His approach is similar to that of anyone who has had to balance a budget: if spending is excessive, cut it in half across the board. Instead of trying to target specific human activities, like washing your clothes in a dryer that is not energy saving rated, he suggests we should measure whole impact, and cut that. This in turn implies that humanity needs to have a discussion about its future, its population and the average load that people can exert on the environment. That in turn calls into question the design of our society itself.

Liberal democracy remains highly popular because it is a growth engine. It is essentially anarchy with a pretense of government that keeps business functional, since it requires institutions and courts, and for the early part of its reign liberal democracy seems like a good thing. As time passes, the hidden consequences of anarchy with grocery stores emerges: people, conditioned by the process of democratic thinking, become unrealistic and society goes crazy, then self-destructs.

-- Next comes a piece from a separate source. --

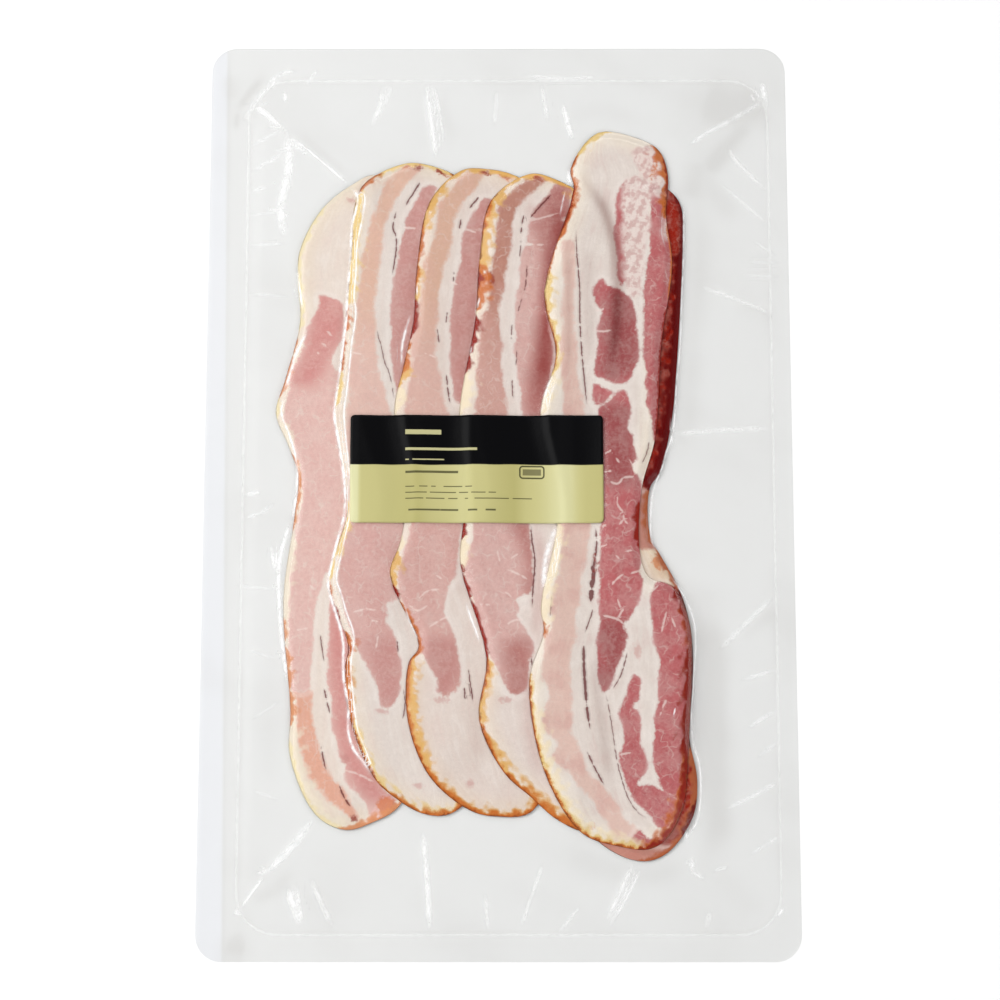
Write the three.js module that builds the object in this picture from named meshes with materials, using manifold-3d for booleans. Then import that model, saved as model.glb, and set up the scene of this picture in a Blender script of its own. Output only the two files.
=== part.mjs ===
// A clear vacuum pack of sliced bacon, lying flat with its label up.
// Millimetres, +Z up, origin under the middle of the pack on the surface it lies on.
// +Y runs along the slices, towards the edge that is at the top when the label is read.
import * as THREE from 'three';
import { mergeVertices } from 'three/addons/utils/BufferGeometryUtils.js';
import Module from 'manifold-3d';

const wasm = await Module();
wasm.setup();

// Driving dimensions of the pack
const PACK_LENGTH = 320;
const PACK_WIDTH = 203;
const PACK_CORNER_RADIUS = 9;
const SEAL_WIDTH = 9;
const SEAL_THICKNESS = 0.6;
const POCKET_THICKNESS = 1.2;
const POCKET_CORNER_RADIUS = 17;
const LOWER_FILM = 0.5;

// Driving dimensions of the slices and the label
const SLICE_THICKNESS = 1.5;
const LAYER_GAP = 0.3;
const LAYER_HEIGHT = SLICE_THICKNESS + LAYER_GAP;
const COVERED_SLICE_WIDTH = 46;
const COVERED_SIDE_REACH = 90;
const COVERED_SIDE_STEP = 30;
const OUTLINE_STEPS = 54;
const RECESS_CLEARANCE = 0.5;
const LABEL_THICKNESS = 0.4;
const LABEL_CORNER_RADIUS = 1.5;
const LABEL = { left: -51, right: 36, bottom: -11.7, top: 26 };

// Every layer is sampled on one grid, so that layers over each other keep their gap
const GRID_STEP = 6;
const GRID_MARGIN = 2;
const GRID_COLUMNS = 2 * (Math.ceil(PACK_WIDTH / 2 / GRID_STEP) + GRID_MARGIN);
const GRID_ROWS = 2 * (Math.ceil(PACK_LENGTH / 2 / GRID_STEP) + GRID_MARGIN);
const STEP_SHOULDER = 1.42 * GRID_STEP;
const STEP_FALL = 6;
const ABOVE_ALL = 40;
const CORNER_SEGMENTS = 8;

// Slices from the lowest to the topmost. "edge" runs from the top end down the left side and round
// the bottom end. Slices with a covered right side get it from their own left side.
const SLICES = [
    { name: 'slice_1', coveredRight: true, edge: [
        [-43, 113], [-51.5, 109.5], [-62, 100.5], [-69.5, 85.5], [-70, 74.5], [-69, 60], [-74, 39],
        [-77, 27.5], [-72.5, 16], [-69, 5.5], [-70, -8.5], [-73.5, -38], [-70.5, -76], [-70.5, -91],
        [-61.5, -111], [-51.5, -116], [-42.5, -113.5], [-34, -108.5]] },
    { name: 'slice_2', coveredRight: true, edge: [
        [-13, 111], [-26, 117], [-34, 117], [-48, 108.5], [-51.5, 85], [-52.5, 68.5], [-54.5, 43.5],
        [-56.5, 26], [-52.5, 1.5], [-52, -9], [-58, -32], [-51, -54], [-52, -61], [-50.5, -77.5],
        [-42, -98.5], [-34.5, -105.5], [-25.5, -110.5], [-17.5, -111], [-10, -106]] },
    { name: 'slice_3', coveredRight: true, edge: [
        [9, 111], [-6.5, 115.5], [-13.5, 114.5], [-24, 103], [-28.5, 77], [-29.5, 59.5], [-33, 43], [-36, 27],
        [-31.5, 0], [-33.5, -18], [-37, -29.5], [-27, -54], [-30.5, -60], [-30.5, -80], [-23, -98.5],
        [-9.5, -109.5], [-0.5, -111.5], [11, -110]] },
    { name: 'slice_4', coveredRight: true, edge: [
        [32, 104], [20, 111.5], [11, 113.5], [-2.5, 103.5], [-6.5, 82.5], [-8, 60], [-13.5, 27], [-12, -10],
        [-13, -25.5], [-4, -58], [-6.5, -79], [2, -97], [11, -105], [20.5, -113], [30, -116]] },
    { name: 'slice_5', coveredRight: false, edge: [
        [50, 112], [28, 106], [26, 0], [28, -112], [38, -123], [49, -126.5], [57, -123.5],
        [65.5, -111.5], [67, -99], [64.5, -84.5], [66, -66], [65.5, -48], [62, -35], [56, -23.5],
        [52, -16], [52, 1], [55.5, 6.5], [60, 26], [62, 47], [64.5, 88.5], [64, 101.5], [60.5, 107]] },
    { name: 'slice_6', coveredRight: false, edge: [
        [49, 126.5], [35, 128.5], [25.5, 115.5], [26.5, 108], [16, 70], [20, 47.5], [14.5, 27], [20.5, -8],
        [14.5, -40.5], [15.5, -49], [10.5, -65.5], [15.5, -96.5], [28, -117], [40.5, -121.5], [50.5, -122.5],
        [56.5, -119], [62, -108.5], [63.5, -98], [65.5, -62.5], [65, -45.5], [59, -33.5], [51.5, -30.5],
        [48.5, -23.5], [49, 0], [54, 18.5], [56.5, 52], [60.5, 80.5], [58.5, 98], [59.5, 113], [56.5, 122]] },
];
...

For this reason, many ideas that were previously considered “too extreme” — like Wilson’s half earth — are now suddenly looking good. People make choices by comparing options, and if the default option is a further slide in Brazil 2.0 where your rape in the favelas will be televised, competing options which seemed too hardcore when we assumed liberal democracy was working now become viable. The same is true of other areas as well:

  • Ethnic nationalism. Diversity makes groups compete and hate each other, and its “success” would be the creation of a new brown race just like the one in most third world nations across the globe. There is no scenario for actual success with diversity. It seems unthinkable that we could deport everyone who lacks an unbroken Western European background, but that is what we must do in Europe and the USA to preserve ourselves.
  • Death of the welfare state. The bennies/freebies culture is very popular but it fails for two reasons. We cannot afford it, and it like democracy conditions our people to think like zombies. We cannot afford to, as happened in the last century, more than double our national budgets to pay for Great Society programs and their descendants; even worse, this massive increase in size of government makes a tyrannical Nanny State. Psychologically, welfare is also devastating. When reward comes before performance, performance becomes optional, and so everything declines in quality just as it did in the Soviet Union. In addition, the maze of rules and extra work required to pay for this makes jobs miserable and people into alienated little monsters.
  • Inequality is good. Inequality is how nature motivates some to rise above the rest, and is also how we grant special roles to certain groups. Women, for example, are happiest when not expected to work and thrust directly into the role of managing a family, in a chaste and traditional environment where marriage is forever and so they are always cared for. Caste systems give each person a job they can do well and a position that, barring absolute ludicrous incompetence, will always be there for them.
  • The death of the death of God. Atheism has failed, and many have noticed how it is a darling of the Left. That alone is reason to oppose it, as is the simple truth that non-Atheists seem happier. But even more, our understanding of the cosmos has changed. Our science has now reached the point where it is again, like the ancients, looking at patterns and information as a underlying structure to all reality, much like Plato did with his forms. Atheism died not of our ignorance, but its ignorance.
  • Existential importance returns. For the past century or more, we have seen ourselves as means to the end of ideology. No more: people are realizing that on both practical and personal levels, this approach is unworkable. People need to enjoy life and relax more, and even get nice and bored so they can figure themselves out in that void, so that they are more functional. But more than that, they need to be able to believe that life itself is pleasurable and good, not a grim task of implementing illogical and unrealistic rules against the resistance of the world. Our people are miserable and make bad decisions as a result, and that must change.

We have lived in despair for too long because of the Leftist indocrination that the family of theories and methods beginning with equality was the only path. Now we see differently, and as if by the turning of the world, new possibilities emerge. We are able to look at recent history as error and recognize what we must do to fix it, even if that denies everything we have known.